He specifically covers the nuclear weapons and work for the poor issues btw:

McNamara played a crucial, enabling role in the arms race in nuclear missiles

Says his work for then poor was more bloody than his wars:

the McNamara of the World Bank evolved naturally, organically, from the McNamara of Vietnam. The one was prolegomenon to the other, the McNamara-sponsored horrors in Vietnam perhaps on a narrower and more vivid scale, but ultimately lesser in dimension and consequence.

In my view the guy was a total rat through and through.  No redeeming features, no repentance.

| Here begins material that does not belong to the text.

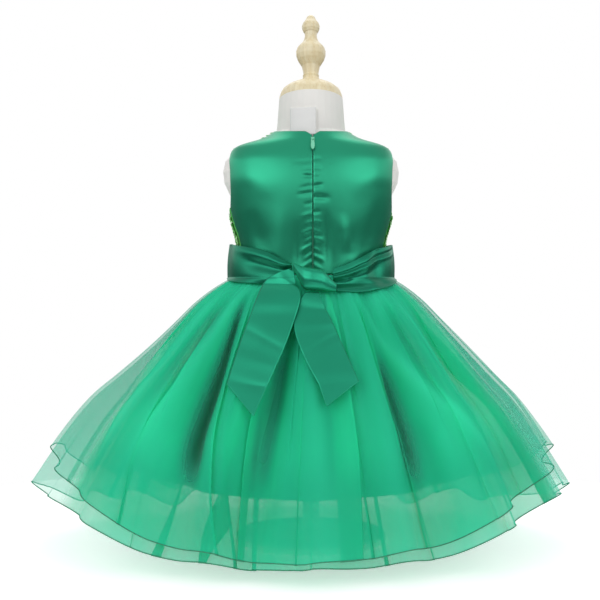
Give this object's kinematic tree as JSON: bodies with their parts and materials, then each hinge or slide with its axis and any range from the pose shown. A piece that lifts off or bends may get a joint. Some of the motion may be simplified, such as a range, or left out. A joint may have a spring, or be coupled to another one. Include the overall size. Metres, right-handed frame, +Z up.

Chomsky on McNamara (0.00 / 0)
"What were the misgivings? The misgivings were that it might not succeed. Suppose that some Nazi general came around after Stalingrad and said, 'I realized after Stalingrad it was a mistake to fight a two-front war, but I did it anyway.' That's not the Nuremberg defense. That's not even recognizing that a crime was committed. You've got to recognize that a crime was committed before you give a defense. McNamara can't perceive that. Furthermore, I don't say that as a criticism of McNamara. He is a dull, narrow technocrat who questioned nothing. He simply accepted the framework of beliefs of the people around him. And that's their framework. That's the Kennedy liberals. We cannot commit a crime. It's contradiction in terms. Anything we do is by necessity not only right, but noble. Therefore, there can't be a crime..."

http://www.chomsky.info/books/...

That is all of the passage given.